> [EXERCISE MATERIAL]:

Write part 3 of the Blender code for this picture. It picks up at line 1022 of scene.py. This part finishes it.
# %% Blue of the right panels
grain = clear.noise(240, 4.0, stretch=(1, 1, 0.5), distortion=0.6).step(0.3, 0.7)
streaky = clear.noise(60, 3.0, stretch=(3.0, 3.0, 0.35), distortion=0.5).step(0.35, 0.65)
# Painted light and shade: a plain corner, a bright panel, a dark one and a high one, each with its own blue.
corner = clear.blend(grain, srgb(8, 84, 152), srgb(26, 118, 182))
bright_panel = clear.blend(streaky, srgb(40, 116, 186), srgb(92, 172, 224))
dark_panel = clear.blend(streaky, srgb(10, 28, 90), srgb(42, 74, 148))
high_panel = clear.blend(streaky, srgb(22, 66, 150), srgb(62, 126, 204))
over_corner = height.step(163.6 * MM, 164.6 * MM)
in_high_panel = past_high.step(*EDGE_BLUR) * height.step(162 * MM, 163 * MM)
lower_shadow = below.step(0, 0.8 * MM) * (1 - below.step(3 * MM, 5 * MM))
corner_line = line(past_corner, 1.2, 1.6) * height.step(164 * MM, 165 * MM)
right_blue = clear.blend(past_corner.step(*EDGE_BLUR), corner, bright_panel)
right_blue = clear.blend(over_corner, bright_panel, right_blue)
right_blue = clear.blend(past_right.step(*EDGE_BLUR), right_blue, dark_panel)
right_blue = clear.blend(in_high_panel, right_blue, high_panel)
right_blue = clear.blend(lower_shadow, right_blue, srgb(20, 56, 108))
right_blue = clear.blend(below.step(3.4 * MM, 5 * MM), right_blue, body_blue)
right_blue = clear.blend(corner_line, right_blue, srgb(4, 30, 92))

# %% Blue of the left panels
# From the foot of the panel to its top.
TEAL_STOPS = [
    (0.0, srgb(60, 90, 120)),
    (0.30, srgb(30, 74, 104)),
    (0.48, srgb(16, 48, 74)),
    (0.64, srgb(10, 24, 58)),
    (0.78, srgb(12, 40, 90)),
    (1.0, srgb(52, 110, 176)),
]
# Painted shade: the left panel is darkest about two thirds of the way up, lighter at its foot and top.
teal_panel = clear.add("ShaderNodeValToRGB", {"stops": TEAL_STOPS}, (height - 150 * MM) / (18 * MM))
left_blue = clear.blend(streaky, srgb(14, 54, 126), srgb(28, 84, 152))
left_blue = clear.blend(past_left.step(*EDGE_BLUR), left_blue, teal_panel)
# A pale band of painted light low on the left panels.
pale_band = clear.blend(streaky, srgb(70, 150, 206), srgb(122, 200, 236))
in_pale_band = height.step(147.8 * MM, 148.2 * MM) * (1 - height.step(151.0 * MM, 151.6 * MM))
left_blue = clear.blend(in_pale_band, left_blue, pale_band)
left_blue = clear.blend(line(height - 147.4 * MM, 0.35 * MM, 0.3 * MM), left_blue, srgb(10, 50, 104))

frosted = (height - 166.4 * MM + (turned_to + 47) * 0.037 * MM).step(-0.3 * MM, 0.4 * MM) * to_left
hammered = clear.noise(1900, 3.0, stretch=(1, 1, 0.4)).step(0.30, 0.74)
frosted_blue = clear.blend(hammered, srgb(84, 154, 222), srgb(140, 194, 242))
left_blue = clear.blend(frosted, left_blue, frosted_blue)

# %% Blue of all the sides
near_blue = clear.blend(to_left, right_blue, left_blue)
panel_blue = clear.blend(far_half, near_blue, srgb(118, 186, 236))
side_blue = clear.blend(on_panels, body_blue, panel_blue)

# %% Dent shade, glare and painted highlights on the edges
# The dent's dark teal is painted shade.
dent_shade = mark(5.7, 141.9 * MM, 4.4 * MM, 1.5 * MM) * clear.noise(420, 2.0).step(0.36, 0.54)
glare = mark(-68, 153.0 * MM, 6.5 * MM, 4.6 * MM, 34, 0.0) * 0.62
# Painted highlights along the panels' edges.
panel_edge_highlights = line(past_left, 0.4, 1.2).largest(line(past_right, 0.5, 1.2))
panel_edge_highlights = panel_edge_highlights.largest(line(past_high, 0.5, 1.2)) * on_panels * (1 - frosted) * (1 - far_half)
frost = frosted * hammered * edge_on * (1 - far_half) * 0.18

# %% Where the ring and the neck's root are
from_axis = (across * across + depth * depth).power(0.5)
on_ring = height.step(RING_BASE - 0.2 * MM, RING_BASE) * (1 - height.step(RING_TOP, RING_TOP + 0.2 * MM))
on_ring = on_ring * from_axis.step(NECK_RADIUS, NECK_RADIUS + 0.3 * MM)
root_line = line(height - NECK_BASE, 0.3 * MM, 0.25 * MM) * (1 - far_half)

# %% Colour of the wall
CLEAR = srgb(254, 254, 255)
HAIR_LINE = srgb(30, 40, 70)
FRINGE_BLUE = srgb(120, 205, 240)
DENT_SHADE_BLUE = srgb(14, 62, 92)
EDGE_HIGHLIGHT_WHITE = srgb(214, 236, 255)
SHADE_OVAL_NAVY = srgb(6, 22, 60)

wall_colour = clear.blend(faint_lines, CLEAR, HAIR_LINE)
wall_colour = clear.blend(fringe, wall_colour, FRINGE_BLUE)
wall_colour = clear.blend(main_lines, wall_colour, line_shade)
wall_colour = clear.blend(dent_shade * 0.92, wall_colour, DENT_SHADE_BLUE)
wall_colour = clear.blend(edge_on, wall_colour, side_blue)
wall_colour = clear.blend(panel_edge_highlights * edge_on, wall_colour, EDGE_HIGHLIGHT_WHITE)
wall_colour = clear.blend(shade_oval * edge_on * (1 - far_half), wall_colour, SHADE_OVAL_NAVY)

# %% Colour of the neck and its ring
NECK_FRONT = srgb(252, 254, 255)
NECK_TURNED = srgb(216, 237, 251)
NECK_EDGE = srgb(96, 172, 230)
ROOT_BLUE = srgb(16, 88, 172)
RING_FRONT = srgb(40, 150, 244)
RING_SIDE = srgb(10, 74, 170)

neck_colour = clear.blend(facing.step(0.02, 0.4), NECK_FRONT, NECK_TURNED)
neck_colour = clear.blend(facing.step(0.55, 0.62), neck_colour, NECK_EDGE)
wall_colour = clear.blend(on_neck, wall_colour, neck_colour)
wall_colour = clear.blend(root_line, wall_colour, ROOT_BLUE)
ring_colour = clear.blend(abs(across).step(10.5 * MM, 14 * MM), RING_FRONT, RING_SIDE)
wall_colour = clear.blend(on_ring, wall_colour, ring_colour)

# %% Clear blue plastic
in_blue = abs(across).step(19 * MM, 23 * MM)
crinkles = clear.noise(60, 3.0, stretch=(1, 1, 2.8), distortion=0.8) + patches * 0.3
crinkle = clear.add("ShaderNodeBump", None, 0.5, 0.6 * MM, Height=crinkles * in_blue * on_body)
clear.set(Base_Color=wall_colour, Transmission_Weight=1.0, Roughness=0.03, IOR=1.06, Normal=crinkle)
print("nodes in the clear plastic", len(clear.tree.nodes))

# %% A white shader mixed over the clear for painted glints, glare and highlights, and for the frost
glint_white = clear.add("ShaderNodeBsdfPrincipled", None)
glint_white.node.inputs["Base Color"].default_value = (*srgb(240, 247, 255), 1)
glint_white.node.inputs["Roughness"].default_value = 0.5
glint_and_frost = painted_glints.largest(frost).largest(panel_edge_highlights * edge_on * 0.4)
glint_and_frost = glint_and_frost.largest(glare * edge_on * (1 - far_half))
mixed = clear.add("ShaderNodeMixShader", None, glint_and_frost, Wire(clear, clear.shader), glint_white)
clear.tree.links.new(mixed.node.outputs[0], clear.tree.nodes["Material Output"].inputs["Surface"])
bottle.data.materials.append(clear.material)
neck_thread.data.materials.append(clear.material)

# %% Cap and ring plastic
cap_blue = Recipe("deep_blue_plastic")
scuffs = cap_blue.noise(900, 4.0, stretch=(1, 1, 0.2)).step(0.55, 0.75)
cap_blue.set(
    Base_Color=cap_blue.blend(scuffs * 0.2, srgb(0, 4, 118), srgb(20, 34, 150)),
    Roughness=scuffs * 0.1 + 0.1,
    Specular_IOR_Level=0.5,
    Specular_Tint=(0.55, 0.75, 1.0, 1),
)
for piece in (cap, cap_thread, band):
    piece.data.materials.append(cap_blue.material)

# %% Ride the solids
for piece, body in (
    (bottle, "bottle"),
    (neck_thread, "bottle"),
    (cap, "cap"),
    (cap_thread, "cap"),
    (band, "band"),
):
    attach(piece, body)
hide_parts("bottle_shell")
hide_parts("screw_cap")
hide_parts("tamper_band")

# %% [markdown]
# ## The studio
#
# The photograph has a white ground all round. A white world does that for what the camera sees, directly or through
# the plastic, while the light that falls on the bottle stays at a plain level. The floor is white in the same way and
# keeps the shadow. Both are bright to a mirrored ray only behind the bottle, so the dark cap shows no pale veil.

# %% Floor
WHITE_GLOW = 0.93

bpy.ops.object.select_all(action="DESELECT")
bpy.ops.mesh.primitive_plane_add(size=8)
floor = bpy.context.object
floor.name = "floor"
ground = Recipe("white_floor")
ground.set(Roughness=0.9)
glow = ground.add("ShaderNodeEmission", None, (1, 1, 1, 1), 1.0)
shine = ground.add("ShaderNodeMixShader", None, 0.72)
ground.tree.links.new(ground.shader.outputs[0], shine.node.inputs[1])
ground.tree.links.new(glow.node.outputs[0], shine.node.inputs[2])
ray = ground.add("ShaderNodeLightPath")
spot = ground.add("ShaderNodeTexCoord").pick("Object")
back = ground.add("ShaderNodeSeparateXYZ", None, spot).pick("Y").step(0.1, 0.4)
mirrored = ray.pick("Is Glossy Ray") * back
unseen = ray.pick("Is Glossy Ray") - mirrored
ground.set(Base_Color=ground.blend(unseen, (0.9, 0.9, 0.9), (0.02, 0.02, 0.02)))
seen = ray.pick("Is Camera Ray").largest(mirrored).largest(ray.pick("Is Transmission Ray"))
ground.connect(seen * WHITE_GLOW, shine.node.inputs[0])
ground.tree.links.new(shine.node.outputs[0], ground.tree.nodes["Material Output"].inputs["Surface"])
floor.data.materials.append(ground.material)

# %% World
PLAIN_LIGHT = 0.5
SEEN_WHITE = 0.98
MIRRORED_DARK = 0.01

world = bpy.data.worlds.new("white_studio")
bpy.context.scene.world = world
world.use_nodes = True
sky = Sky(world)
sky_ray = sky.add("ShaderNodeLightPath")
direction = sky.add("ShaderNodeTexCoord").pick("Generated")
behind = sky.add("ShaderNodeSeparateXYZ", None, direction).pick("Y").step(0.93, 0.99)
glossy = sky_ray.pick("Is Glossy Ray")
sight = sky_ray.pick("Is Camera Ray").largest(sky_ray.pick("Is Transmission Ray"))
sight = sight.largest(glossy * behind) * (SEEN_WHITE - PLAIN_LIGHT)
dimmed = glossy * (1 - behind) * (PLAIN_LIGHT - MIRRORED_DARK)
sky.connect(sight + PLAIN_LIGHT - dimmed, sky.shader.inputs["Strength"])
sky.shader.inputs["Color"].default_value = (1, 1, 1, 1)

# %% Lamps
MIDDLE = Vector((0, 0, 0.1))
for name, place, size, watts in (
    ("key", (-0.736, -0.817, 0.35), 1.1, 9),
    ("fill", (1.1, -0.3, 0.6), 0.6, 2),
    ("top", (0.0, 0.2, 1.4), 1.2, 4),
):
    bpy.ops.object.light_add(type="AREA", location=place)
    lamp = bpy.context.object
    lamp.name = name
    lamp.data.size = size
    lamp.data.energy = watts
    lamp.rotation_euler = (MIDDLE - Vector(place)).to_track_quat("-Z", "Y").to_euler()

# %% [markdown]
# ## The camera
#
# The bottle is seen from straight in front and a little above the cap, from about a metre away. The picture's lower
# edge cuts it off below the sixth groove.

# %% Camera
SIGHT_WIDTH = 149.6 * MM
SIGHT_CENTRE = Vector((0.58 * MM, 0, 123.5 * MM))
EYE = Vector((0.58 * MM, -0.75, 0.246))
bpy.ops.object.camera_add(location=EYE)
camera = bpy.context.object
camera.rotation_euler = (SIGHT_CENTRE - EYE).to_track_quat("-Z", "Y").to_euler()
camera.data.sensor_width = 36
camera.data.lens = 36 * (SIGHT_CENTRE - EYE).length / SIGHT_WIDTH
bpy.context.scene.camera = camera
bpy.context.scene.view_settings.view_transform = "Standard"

--

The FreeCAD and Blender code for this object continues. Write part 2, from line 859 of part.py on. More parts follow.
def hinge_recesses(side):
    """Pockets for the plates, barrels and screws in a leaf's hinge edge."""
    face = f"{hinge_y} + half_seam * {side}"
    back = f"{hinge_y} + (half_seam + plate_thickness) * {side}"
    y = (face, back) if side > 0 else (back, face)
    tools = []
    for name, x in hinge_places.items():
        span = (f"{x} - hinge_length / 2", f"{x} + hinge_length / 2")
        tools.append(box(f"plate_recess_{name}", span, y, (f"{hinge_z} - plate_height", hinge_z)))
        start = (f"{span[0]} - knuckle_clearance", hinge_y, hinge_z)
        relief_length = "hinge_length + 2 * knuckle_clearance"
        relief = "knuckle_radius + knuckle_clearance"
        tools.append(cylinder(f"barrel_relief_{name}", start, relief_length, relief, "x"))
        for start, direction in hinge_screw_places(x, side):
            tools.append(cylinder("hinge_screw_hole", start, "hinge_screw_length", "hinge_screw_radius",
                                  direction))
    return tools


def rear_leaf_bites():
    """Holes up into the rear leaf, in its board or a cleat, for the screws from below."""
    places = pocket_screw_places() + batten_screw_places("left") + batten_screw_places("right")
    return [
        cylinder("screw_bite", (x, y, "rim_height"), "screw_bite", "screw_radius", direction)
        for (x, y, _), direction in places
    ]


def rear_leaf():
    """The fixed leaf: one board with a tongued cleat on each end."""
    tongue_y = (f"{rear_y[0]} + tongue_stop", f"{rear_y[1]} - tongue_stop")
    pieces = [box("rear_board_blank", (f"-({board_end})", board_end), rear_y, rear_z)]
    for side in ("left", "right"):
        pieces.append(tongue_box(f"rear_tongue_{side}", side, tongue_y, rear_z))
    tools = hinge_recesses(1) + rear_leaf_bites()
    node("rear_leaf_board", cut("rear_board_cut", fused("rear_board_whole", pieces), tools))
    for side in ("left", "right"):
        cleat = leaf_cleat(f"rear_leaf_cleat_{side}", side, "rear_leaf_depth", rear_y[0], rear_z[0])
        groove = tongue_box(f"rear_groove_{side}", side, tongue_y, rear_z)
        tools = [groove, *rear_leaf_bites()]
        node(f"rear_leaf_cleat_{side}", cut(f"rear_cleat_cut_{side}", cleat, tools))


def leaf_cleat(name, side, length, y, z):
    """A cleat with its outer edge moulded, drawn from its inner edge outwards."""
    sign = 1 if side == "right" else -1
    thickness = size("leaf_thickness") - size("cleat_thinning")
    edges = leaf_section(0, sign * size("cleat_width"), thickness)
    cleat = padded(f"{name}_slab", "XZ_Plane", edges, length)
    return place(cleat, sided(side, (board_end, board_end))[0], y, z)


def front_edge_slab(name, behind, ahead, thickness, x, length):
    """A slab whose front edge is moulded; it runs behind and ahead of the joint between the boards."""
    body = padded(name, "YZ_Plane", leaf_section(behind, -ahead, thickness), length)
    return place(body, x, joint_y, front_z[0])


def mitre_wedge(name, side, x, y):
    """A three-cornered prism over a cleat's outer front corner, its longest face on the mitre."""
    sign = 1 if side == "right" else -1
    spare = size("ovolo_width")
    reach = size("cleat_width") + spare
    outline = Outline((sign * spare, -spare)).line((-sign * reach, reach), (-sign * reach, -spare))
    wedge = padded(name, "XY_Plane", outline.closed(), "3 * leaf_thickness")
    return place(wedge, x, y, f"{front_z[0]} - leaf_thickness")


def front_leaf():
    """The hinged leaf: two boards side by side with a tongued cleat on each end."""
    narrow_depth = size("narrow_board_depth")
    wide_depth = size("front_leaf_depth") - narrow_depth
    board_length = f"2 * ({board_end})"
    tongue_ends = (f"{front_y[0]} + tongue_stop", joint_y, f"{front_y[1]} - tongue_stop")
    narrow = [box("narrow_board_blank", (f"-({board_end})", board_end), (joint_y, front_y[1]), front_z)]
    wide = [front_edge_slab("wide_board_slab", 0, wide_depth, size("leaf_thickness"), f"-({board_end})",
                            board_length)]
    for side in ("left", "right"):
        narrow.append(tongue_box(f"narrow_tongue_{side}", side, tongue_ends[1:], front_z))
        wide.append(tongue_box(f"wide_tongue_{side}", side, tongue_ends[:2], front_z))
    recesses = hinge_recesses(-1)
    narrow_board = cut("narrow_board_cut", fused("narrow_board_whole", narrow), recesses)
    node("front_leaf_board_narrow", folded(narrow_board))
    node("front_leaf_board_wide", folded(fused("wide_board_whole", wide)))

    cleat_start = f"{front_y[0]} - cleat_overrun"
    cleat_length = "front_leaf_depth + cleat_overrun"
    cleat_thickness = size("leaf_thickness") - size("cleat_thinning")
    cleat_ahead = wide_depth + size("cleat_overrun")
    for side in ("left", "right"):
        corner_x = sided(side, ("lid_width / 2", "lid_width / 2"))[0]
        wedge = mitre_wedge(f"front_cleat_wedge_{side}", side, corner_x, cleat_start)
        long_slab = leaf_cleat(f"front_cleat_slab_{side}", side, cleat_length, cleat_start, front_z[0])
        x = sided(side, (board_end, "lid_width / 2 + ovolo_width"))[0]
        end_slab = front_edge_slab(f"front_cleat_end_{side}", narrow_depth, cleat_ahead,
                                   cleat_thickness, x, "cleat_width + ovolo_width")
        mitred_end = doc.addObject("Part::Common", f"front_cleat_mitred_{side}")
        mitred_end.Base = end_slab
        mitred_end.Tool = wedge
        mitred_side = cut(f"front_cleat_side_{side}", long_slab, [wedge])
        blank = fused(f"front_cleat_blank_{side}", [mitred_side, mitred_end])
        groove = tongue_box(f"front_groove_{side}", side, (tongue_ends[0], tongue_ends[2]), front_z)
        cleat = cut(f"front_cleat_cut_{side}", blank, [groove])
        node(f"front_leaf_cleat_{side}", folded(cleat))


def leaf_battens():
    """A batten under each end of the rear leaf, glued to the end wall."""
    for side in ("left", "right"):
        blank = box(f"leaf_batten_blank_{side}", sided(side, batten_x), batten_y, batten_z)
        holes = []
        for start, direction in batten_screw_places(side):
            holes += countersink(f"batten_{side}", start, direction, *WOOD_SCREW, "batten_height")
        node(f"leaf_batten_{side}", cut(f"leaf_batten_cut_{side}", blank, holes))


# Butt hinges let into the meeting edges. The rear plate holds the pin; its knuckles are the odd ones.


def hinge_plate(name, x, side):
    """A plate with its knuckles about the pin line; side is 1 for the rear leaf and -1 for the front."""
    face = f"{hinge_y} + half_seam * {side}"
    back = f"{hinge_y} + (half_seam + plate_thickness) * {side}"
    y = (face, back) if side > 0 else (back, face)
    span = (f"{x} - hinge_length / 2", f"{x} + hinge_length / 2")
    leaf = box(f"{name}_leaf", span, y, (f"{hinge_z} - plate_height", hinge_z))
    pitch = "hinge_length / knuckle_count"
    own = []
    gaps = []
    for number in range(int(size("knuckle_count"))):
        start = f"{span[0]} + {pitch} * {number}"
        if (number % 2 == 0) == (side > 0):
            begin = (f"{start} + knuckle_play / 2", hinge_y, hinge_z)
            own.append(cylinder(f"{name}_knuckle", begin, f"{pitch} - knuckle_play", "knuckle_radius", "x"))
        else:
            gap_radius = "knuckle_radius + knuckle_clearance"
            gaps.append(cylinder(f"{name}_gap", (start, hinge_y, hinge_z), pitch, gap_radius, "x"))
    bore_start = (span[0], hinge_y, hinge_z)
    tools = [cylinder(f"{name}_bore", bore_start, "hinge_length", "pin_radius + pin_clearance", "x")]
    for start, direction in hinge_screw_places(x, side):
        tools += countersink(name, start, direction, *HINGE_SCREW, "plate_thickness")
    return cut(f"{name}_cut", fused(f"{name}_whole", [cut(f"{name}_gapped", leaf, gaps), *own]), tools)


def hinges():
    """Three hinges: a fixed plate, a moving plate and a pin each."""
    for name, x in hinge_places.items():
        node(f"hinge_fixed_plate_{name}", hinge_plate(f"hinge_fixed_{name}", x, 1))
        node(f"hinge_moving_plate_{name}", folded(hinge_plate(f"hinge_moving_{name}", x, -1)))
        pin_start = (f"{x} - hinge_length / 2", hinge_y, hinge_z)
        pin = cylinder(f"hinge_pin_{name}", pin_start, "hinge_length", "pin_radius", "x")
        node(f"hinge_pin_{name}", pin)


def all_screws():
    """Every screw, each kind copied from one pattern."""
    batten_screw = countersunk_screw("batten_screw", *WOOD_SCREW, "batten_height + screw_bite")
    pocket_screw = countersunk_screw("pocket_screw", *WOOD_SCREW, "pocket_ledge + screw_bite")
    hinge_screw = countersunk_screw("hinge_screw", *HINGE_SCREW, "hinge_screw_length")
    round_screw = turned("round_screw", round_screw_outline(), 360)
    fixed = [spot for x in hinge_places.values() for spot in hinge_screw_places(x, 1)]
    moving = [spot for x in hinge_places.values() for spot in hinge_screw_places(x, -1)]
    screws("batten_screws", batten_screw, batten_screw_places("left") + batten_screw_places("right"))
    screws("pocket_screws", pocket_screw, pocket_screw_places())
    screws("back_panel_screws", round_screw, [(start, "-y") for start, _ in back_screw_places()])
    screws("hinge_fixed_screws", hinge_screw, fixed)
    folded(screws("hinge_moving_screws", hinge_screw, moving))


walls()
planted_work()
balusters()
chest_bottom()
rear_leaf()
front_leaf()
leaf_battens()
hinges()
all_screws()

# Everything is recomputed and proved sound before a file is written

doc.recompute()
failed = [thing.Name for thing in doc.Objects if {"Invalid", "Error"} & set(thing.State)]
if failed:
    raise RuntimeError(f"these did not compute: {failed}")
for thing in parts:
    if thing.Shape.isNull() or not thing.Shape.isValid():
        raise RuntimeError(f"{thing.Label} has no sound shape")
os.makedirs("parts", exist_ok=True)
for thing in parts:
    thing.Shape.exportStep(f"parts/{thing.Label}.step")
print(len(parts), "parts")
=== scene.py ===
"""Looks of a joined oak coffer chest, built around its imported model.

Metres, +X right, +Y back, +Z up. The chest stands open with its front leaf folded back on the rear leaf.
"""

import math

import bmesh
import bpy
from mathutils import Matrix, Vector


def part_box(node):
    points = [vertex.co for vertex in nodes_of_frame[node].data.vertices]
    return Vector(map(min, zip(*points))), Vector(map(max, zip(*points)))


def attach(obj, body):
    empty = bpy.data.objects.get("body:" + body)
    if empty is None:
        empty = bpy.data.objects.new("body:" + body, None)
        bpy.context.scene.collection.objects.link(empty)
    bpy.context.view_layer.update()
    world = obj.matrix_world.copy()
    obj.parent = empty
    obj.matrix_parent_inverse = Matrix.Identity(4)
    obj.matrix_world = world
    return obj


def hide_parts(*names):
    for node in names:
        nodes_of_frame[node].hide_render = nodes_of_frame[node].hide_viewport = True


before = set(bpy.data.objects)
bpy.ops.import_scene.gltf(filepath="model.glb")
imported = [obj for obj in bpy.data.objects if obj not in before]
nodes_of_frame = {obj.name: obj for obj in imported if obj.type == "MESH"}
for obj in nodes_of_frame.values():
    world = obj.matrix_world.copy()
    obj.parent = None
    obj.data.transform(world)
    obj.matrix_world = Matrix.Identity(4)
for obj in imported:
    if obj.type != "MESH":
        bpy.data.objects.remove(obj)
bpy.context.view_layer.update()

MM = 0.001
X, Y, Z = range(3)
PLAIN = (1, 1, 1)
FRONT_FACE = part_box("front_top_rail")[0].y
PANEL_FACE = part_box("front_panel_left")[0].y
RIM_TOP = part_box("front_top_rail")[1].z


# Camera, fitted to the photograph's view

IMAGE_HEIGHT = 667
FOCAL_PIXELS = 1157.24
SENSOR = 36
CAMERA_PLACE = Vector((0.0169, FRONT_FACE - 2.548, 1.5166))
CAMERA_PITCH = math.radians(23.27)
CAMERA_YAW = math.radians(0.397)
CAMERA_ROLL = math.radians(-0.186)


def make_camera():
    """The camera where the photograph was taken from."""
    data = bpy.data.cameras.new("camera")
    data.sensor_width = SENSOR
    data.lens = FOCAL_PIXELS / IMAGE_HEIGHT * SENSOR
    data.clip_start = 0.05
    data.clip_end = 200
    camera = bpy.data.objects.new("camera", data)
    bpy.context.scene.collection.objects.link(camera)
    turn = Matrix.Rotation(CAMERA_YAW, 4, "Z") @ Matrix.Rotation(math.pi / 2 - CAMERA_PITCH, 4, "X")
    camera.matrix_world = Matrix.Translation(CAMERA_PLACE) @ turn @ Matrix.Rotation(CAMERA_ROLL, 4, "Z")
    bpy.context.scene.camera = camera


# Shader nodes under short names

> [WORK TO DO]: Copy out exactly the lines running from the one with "# Everything is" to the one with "if empty is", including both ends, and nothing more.

> [TASK RESULT]:
# Everything is recomputed and proved sound before a file is written

doc.recompute()
failed = [thing.Name for thing in doc.Objects if {"Invalid", "Error"} & set(thing.State)]
if failed:
    raise RuntimeError(f"these did not compute: {failed}")
for thing in parts:
    if thing.Shape.isNull() or not thing.Shape.isValid():
        raise RuntimeError(f"{thing.Label} has no sound shape")
os.makedirs("parts", exist_ok=True)
for thing in parts:
    thing.Shape.exportStep(f"parts/{thing.Label}.step")
print(len(parts), "parts")
=== scene.py ===
"""Looks of a joined oak coffer chest, built around its imported model.

Metres, +X right, +Y back, +Z up. The chest stands open with its front leaf folded back on the rear leaf.
"""

import math

import bmesh
import bpy
from mathutils import Matrix, Vector


def part_box(node):
    points = [vertex.co for vertex in nodes_of_frame[node].data.vertices]
    return Vector(map(min, zip(*points))), Vector(map(max, zip(*points)))


def attach(obj, body):
    empty = bpy.data.objects.get("body:" + body)
    if empty is None:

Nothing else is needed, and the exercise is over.